Des pistes concrètes pour appliquer la pensée de Vygotsky en éducation

La pensée de Vygotsky, avec sa dimension socioculturelle, conduit à revoir l’accompagnement éducatif. Au sein de la classe, l’interaction sociale devient un moteur d’apprentissage : elle éveille la curiosité, stimule la réflexion, développe les compétences. La zone de développement proximal devient alors un repère pour affiner l’action pédagogique.

En pratique, il s’agit de diversifier les situations de tutorat et de promouvoir les activités en petits groupes. Pour résoudre un problème, demandez à un élève d’expliquer sa démarche à un autre : ces moments d’échange explicitent les stratégies et facilitent l’accès à des raisonnements plus élaborés. La reformulation et la confrontation des points de vue permettent de dépasser les automatismes.

Voici quelques actions concrètes à mettre en œuvre pour faire vivre la théorie de Vygotsky dans la classe :

  • Organiser des ateliers où chaque élève peut tour à tour accompagner ou être accompagné ;
  • Utiliser des supports diversifiés pour renforcer la médiation : images, objets, histoires ;
  • Adapter les consignes pour permettre à chacun d’avancer selon son potentiel individuel.

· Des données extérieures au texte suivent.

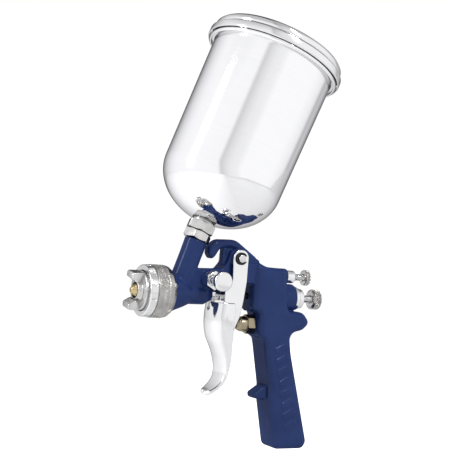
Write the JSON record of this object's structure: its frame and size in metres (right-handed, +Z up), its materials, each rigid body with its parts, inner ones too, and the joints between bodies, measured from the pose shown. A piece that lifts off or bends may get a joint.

Les outils d’adaptation intellectuelle, langage, schémas, cartes mentales, viennent répondre à la diversité des besoins. L’enseignant, en tant que médiateur, module son aide selon le niveau d’autonomie atteint. Cette posture, héritée de la théorie du développement social, reconnaît la singularité de chaque élève tout en s’appuyant sur la force du collectif.

S’approprier la pensée de Vygotsky, c’est choisir d’enseigner non pas à des îlots, mais à des explorateurs reliés par le dialogue, la culture et l’entraide. À l’heure où les défis éducatifs se multiplient, la force de cette vision n’a sans doute jamais été aussi manifeste.